Termux is a terminal app on Android device (no root required).
Install tools in Termux:
apt update && apt upgrade -y
apt install git make cmake
It's recommended to move your model inside the ~/
directory for best performance:
cd storage/downloads
mv model.gguf ~/
Obtain the Android NDK and then build with CMake.
Execute the following commands on your computer to avoid downloading the NDK to your mobile. Alternatively, you can also do this in Termux:
mkdir build-android
cd build-android
export NDK=/your_ndk_path
cmake -DCMAKE_TOOLCHAIN_FILE=$NDK/build/cmake/android.toolchain.cmake -DANDROID_ABI=arm64-v8a -DANDROID_PLATFORM=android-23 -DCMAKE_C_FLAGS=-march=armv8.4a+dotprod ..
make
Install termux on your device and run termux-setup-storage
to get access to your SD card (if Android 11+ then run the command twice).

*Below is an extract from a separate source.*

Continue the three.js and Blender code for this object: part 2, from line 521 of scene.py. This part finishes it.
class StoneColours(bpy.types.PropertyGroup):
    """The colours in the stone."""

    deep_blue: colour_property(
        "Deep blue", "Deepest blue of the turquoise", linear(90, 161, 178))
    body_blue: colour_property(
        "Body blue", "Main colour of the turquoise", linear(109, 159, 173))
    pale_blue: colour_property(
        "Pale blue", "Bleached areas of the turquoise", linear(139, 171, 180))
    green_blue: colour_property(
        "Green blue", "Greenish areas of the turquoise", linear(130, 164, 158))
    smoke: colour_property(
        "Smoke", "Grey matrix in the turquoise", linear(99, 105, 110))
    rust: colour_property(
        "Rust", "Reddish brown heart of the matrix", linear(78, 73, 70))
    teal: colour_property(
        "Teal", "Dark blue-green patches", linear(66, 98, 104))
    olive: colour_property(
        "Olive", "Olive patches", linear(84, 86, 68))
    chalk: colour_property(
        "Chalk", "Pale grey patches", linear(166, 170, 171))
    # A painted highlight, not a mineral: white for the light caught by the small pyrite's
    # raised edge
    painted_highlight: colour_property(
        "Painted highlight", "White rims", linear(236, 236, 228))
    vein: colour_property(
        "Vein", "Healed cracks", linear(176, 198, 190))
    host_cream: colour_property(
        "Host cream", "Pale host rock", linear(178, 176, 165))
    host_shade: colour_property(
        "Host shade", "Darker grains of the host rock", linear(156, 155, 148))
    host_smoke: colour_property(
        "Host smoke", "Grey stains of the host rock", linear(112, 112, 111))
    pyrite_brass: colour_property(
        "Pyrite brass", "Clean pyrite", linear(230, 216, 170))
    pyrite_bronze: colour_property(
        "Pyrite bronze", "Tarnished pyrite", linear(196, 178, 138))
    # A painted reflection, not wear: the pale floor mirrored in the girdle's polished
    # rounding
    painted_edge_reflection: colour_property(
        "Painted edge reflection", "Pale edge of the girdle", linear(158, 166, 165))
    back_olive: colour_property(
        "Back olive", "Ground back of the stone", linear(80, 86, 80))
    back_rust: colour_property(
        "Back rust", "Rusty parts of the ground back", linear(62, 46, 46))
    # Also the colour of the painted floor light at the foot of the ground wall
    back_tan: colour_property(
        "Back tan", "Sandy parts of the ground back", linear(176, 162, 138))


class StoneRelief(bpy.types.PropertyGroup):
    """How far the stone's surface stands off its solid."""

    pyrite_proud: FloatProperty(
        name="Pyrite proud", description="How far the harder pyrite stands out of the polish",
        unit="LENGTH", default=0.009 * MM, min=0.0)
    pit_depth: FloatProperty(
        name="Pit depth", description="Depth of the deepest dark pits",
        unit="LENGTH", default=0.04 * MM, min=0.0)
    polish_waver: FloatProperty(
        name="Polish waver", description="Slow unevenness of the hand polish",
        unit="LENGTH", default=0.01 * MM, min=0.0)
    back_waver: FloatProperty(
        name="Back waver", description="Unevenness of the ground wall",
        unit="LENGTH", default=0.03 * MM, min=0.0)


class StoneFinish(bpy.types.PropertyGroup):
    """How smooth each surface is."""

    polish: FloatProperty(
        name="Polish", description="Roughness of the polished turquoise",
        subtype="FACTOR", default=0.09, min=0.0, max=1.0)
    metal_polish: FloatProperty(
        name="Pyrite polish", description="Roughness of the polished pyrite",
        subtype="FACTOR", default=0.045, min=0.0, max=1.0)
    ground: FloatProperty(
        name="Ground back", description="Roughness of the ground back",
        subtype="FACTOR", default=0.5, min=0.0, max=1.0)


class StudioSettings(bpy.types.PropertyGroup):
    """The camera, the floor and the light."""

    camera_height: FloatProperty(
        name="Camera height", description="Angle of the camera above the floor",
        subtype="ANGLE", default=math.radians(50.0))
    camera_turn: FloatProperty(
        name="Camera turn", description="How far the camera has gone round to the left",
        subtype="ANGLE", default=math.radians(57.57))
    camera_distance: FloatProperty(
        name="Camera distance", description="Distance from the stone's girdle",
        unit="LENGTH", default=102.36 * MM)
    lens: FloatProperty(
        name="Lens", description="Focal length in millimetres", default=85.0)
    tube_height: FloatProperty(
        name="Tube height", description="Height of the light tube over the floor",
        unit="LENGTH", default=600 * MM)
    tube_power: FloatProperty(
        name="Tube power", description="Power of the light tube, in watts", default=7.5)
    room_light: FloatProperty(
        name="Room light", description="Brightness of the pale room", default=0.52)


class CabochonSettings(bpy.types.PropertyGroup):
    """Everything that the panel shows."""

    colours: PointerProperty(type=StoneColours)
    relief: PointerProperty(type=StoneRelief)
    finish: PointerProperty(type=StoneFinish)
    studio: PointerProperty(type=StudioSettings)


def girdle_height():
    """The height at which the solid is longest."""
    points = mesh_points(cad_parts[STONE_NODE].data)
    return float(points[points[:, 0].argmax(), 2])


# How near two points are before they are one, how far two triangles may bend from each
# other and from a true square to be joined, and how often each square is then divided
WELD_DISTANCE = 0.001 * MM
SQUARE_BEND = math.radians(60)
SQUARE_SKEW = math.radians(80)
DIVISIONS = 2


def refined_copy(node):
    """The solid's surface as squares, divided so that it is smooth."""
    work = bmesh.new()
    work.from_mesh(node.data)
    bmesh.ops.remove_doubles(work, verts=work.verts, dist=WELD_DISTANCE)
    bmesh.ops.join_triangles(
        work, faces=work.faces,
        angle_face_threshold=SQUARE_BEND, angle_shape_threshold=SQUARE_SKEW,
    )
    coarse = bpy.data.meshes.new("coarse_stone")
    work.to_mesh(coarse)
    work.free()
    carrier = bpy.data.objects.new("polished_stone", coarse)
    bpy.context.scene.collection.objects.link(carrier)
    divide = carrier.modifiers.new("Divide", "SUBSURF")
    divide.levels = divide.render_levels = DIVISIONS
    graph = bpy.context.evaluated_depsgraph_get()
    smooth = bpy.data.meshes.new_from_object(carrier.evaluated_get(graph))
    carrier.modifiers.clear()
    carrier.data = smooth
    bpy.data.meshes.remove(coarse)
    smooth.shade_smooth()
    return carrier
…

Finally, copy these built llama
binaries and the model file to your device storage. Because the file permissions in the Android sdcard cannot be changed, you can copy the executable files to the /data/data/com.termux/files/home/bin
path, and then execute the following commands in Termux to add executable permission:
(Assumed that you have pushed the built executable files to the /sdcard/llama.cpp/bin path using adb push
)
$cp -r /sdcard/llama.cpp/bin /data/data/com.termux/files/home/
$cd /data/data/com.termux/files/home/bin
$chmod +x ./*
Download models and push them to /sdcard/llama.cpp/
, then move it to /data/data/com.termux/files/home/model/
$mv /sdcard/llama.cpp/ggml-model-Q4_K_M.gguf /data/data/com.termux/files/home/model/
$mv /sdcard/llama.cpp/mmproj-model-f16.gguf /data/data/com.termux/files/home/model/
Now, you can start chatting:
$cd /data/data/com.termux/files/home/bin
$./llama-minicpmv-cli -m ../model/ggml-model-Q4_K_M.gguf --mmproj ../model/mmproj-model-f16.gguf -c 4096 --temp 0.7 --top-p 0.8 --top-k 100 --repeat-penalty 1.05 --image xx.jpg -p "What is in the image?"